Extracted data:
■ ■ ■ ■ ■ ■ ■

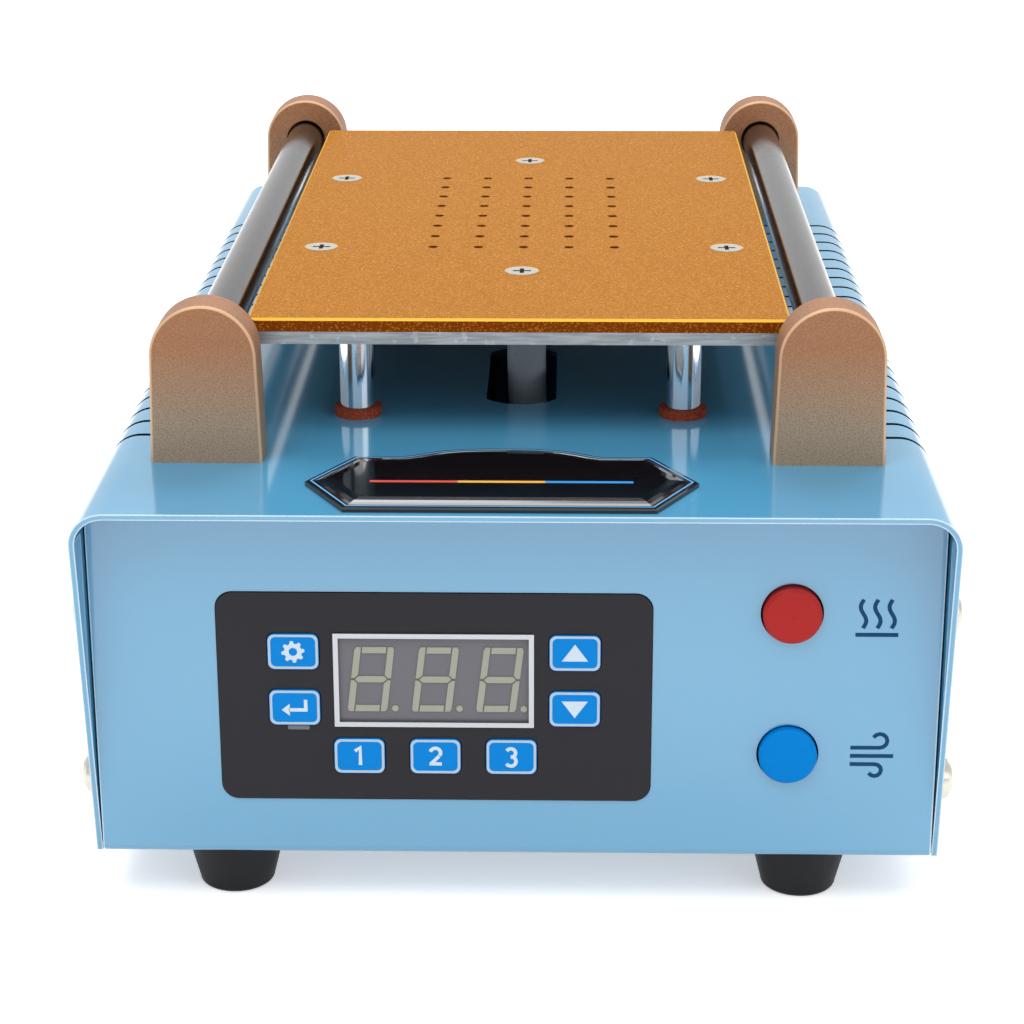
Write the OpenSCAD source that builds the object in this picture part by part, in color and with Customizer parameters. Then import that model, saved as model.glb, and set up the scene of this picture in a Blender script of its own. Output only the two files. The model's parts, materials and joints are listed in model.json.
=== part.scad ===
// Vacuum and heat separator for phone screens: a bent sheet case with a heated suction
// plate on top, two guide rollers beside it, a temperature control panel and a power inlet.
// Millimetres. The origin is on the table under the middle of the case, +Z is up and the
// control panel faces -Y.

/* [Case] */
// Width over the cover's two sides
body_w = 171; // [165:0.5:185]
// Height from the underside of the case to the cover's top
body_h = 76.8; // [75:0.2:90]
// Length of the cover's top, which overhangs both end panels
cover_len = 287; // [284:1:300]
// Distance between the outer faces of the front and rear panels
panel_span = 266.5; // [262:0.5:270]
// Thickness of the sheet that the case is bent from
sheet_t = 1.2; // [1:0.1:1.5]
// Outer radius of the cover's two long bends
bend_r = 7; // [5:0.5:9]
// How far each end of a cover side leans back between top and bottom
edge_lean = 11.5; // [9:0.5:12]
// Gap between the end panels and the cover
seam_gap = 0.4; // [0.3:0.1:0.6]
// Depth of the flanges that the end panels fold back along the sides
flange_d = 16; // [14:0.5:18]
// Height of the side screws above the underside, lower and upper row
side_screw_heights = [13.8, 49.8];
// Distance of the side screws from the middle of the case
side_screw_y = 124; // [123:0.5:125]

/* [Vents] */
// Number of cooling slots along each long bend
slot_count = 21; // [11:2:23]
// Distance between neighbouring slots
slot_pitch = 9.4; // [8.6:0.1:9.8]
// Width of a slot
slot_w = 1.5; // [1.2:0.1:2.2]
// How far a slot reaches onto the top from the side
slot_top_reach = 22; // [18:0.5:24]
// How far a slot reaches down the side from the top
slot_side_reach = 13; // [10:0.5:18]

/* [Cover openings] */
// Width of the two wire openings in the cover's top
wire_slot_w = 15.2; // [13.6:0.2:17.6]
// Length of the front opening, which the vacuum hose passes
hose_slot_l = 44; // [40:1:48]
// Length of the rear opening, which the heater leads pass
lead_slot_l = 25.6; // [24:0.2:28]
// Radius of the openings' ends
wire_slot_end_r = 9; // [8.9:0.1:11]
// Diameter of the two round openings beside the rear one
air_hole_d = 10; // [8:0.5:12]

/* [Feet] */
// Height of a rubber foot
foot_h = 12; // [10:0.5:16]
// Diameter of a foot where it meets the case
foot_top_d = 21; // [19:0.5:23]
// Diameter of a foot at the table
foot_low_d = 15.6; // [13.6:0.2:18]
// Distance of the feet from the cover's sides
foot_inset = 27; // [24:0.5:35]
// Distance of the feet from the middle, along the case
foot_y = 120; // [112:1:121]

/* [Heated plate] */
// Gap between the plate's long sides and the rollers
plate_side_gap = 2.35; // [1.95:0.05:3.6]
// Length of the work plate
plate_l = 193; // [188:1:198]
// Thickness of the anodised work plate
work_t = 2.8; // [2.4:0.1:3.4]
// Thickness of the bare vacuum plate below it
vacuum_t = 2.6; // [2.4:0.1:3.4]
// Clear height between the cover and the vacuum plate
plate_gap = 20.4; // [18:0.2:24]
// Diameter of a suction hole
suction_d = 2.2; // [1.6:0.1:2.8]
// Distance between neighbouring suction holes
suction_pitch = 10.2; // [9.6:0.1:11]
// Suction holes across the plate
suction_columns = 5; // [3:2:5]
// Suction holes along the plate
suction_rows = 8; // [6:2:8]
// Outer diameter of a plate standoff
standoff_d = 7.5; // [7:0.1:9]
// Distance of the standoffs from the plate's long sides
standoff_inset = 20.9; // [19.4:0.1:23.4]
// Distance of the standoffs from the middle, along the case
standoff_y = 78.5; // [76:0.5:82]
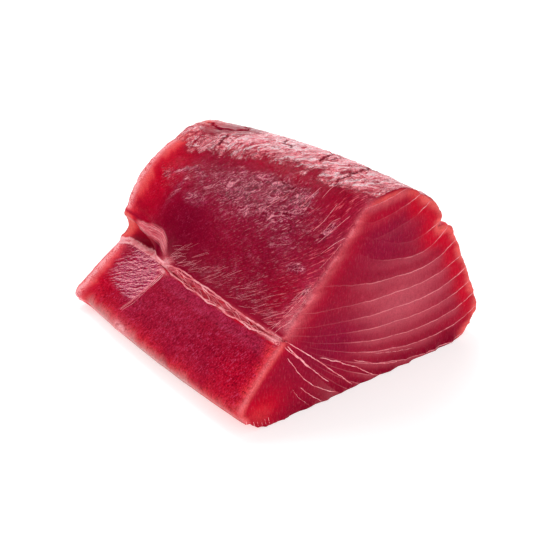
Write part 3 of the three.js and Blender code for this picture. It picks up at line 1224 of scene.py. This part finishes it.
    def lay_membrane(self):
        """Membrane on the ridge, in clumps where it begins, crumpled, and torn open in places, with painted
        light on its wrinkles: pale lit sides, painted glints, and painted shade in the wrinkles and along
        the folds.
        """
        covered = self.look("film")
        film = 0.35 * self.grit + 0.35 * self.blotch + 0.35 * self.flake + 0.5 * covered
        self.film = 0.92 * film.rise(0.8, 0.96)
        # Painted light: the wrinkles' lit sides take the membrane colour and painted glints, their shaded
        # sides the tissue colour.
        wrinkle_light = emboss_lighting(self.nodes, self.crumpled, 3.2, (-0.7, 0.25, 0.0), 3.0, 17.0)
        white = 0.4 * wrinkle_light + 0.15 * self.crumple + 0.45 * self.ledge + 0.07 * self.look("white")
        sheet = self.nodes.mix(white.rise(0.36, 0.56), self.colours.tissue, self.colours.film)
        sheet = self.nodes.mix(0.6 * self.flake.rise(0.48, 0.6), sheet, self.colours.tissue)
        sheet = self.nodes.mix(0.7 * white.rise(0.54, 0.68), sheet, self.colours.glint)
        self.lay(self.film, sheet)
        folded = self.nodes.noise(self.crumpled, 6.5, 2.0, 0.5, 20.0)
        fold_line = 0.9 * abs(folded - 0.5).rise(0.02, 0.004)
        # Painted shade on the shaded sides of the wrinkles and along the folds, with bare meat showing
        # through in places.
        pit_and_shade = white.rise(0.44, 0.34).most(fold_line).most(0.6 * self.grit.rise(0.44, 0.36))
        self.lay(0.7 * pit_and_shade * covered.rise(0.2, 0.8), self.colours.flesh)
        torn = 1.2 * self.grit + self.look("crack")
        self.torn = torn.rise(1.7, 1.0) * self.blotch.rise(0.2, 0.45)
        self.lay(0.9 * self.torn, self.colours.dark)

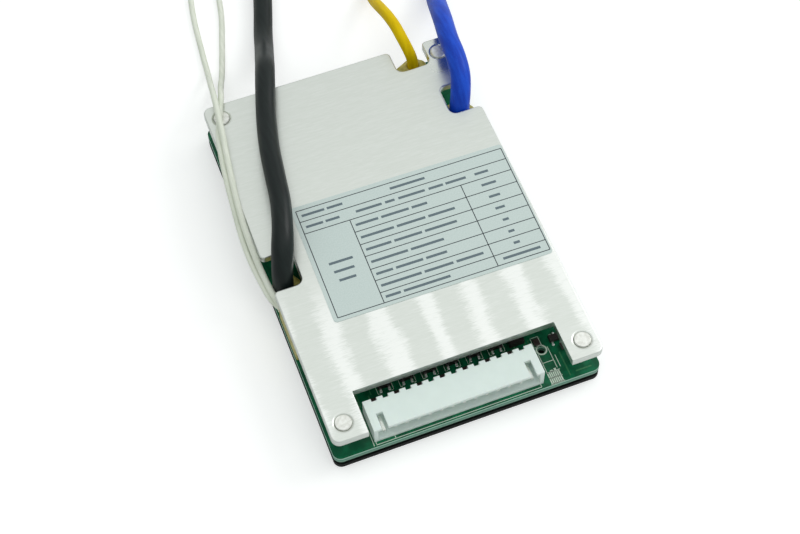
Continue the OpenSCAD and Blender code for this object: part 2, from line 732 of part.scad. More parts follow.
base_plate();
base_spacers();
circuit_board();
cover_plate();
rivets();
thermal_pads();
power_transistor_bodies();
power_transistor_tabs();
power_transistor_leads();
shunt_strips();
controller_body();
controller_leads();
balance_resistors();
ceramic_capacitors();
balance_transistor_bodies();
balance_transistor_leads();
channel_resistors();
driver_transistor_body();
driver_transistor_leads();
regulator_body();
corner_resistors();
header_housing();
header_pins();
header_solder();
wire_solder();
label();
black_wire_sealant();
blue_wire_sealant();
yellow_wire_sealant();
lead_sealant();
black_wire();
blue_wire();
yellow_wire();
sensor_lead_upper();
sensor_lead_lower();
black_wire_tip();
blue_wire_tip();
yellow_wire_tip();
sensor_bead();
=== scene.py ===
import math
import bmesh
import bpy
from mathutils import Matrix, Quaternion, Vector, noise


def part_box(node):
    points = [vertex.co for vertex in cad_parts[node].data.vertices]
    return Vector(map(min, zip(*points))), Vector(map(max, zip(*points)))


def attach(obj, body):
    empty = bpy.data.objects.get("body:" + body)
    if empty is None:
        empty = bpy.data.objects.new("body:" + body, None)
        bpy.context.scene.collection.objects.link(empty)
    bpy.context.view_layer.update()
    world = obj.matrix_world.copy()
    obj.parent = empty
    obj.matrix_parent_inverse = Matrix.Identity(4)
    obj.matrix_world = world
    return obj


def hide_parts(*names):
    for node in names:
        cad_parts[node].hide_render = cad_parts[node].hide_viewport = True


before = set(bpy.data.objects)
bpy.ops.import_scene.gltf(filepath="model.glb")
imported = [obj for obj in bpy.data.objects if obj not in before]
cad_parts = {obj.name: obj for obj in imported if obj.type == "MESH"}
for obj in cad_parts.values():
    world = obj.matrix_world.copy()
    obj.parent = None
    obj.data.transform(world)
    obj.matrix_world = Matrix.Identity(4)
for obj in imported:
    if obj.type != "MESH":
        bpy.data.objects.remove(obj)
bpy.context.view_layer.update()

mm = 0.001


def at(x, y, z=0.0):
    return Vector((x, y, z)) * mm


def display(red, green, blue):
    # Screen colour, 0 to 1, turned into the light that it stands for
    return tuple(c / 12.92 if c <= 0.04045 else ((c + 0.055) / 1.055) ** 2.4 for c in (red, green, blue))


def corners(node):
    low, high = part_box(node)
    return Vector(low), Vector(high)


plateLow, plateHigh = corners("cover_plate")
boardLow, boardHigh = corners("circuit_board")
labelTop = corners("label")[1].z
boardTop = boardHigh.z

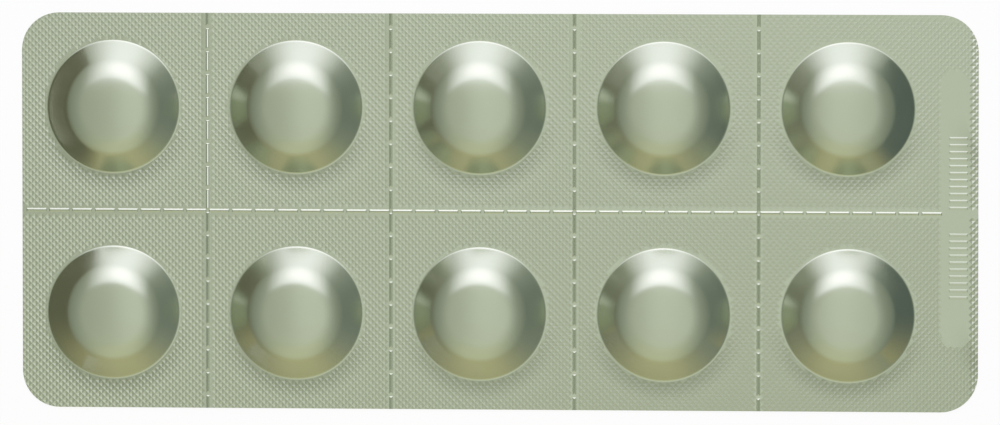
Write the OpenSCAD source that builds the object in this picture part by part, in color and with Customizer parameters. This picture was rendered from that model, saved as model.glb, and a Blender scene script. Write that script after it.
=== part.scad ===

■ ■ ■ ■ ■ ■ ■

Given request:
Print the material above verbatim, first line through the line containing "side_screw_y = 124; // [123:0.5:125]", both included.

Written solution:
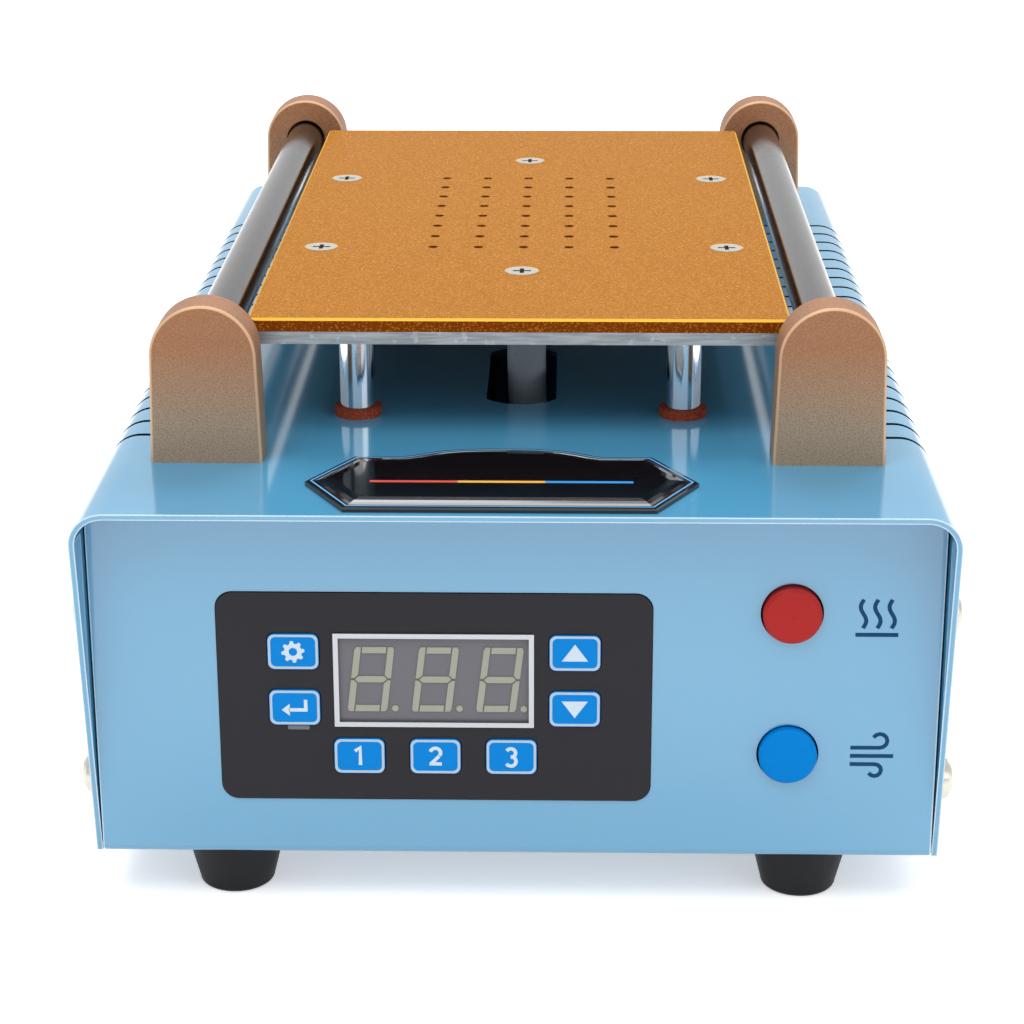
Write the OpenSCAD source that builds the object in this picture part by part, in color and with Customizer parameters. Then import that model, saved as model.glb, and set up the scene of this picture in a Blender script of its own. Output only the two files. The model's parts, materials and joints are listed in model.json.
=== part.scad ===
// Vacuum and heat separator for phone screens: a bent sheet case with a heated suction
// plate on top, two guide rollers beside it, a temperature control panel and a power inlet.
// Millimetres. The origin is on the table under the middle of the case, +Z is up and the
// control panel faces -Y.

/* [Case] */
// Width over the cover's two sides
body_w = 171; // [165:0.5:185]
// Height from the underside of the case to the cover's top
body_h = 76.8; // [75:0.2:90]
// Length of the cover's top, which overhangs both end panels
cover_len = 287; // [284:1:300]
// Distance between the outer faces of the front and rear panels
panel_span = 266.5; // [262:0.5:270]
// Thickness of the sheet that the case is bent from
sheet_t = 1.2; // [1:0.1:1.5]
// Outer radius of the cover's two long bends
bend_r = 7; // [5:0.5:9]
// How far each end of a cover side leans back between top and bottom
edge_lean = 11.5; // [9:0.5:12]
// Gap between the end panels and the cover
seam_gap = 0.4; // [0.3:0.1:0.6]
// Depth of the flanges that the end panels fold back along the sides
flange_d = 16; // [14:0.5:18]
// Height of the side screws above the underside, lower and upper row
side_screw_heights = [13.8, 49.8];
// Distance of the side screws from the middle of the case
side_screw_y = 124; // [123:0.5:125]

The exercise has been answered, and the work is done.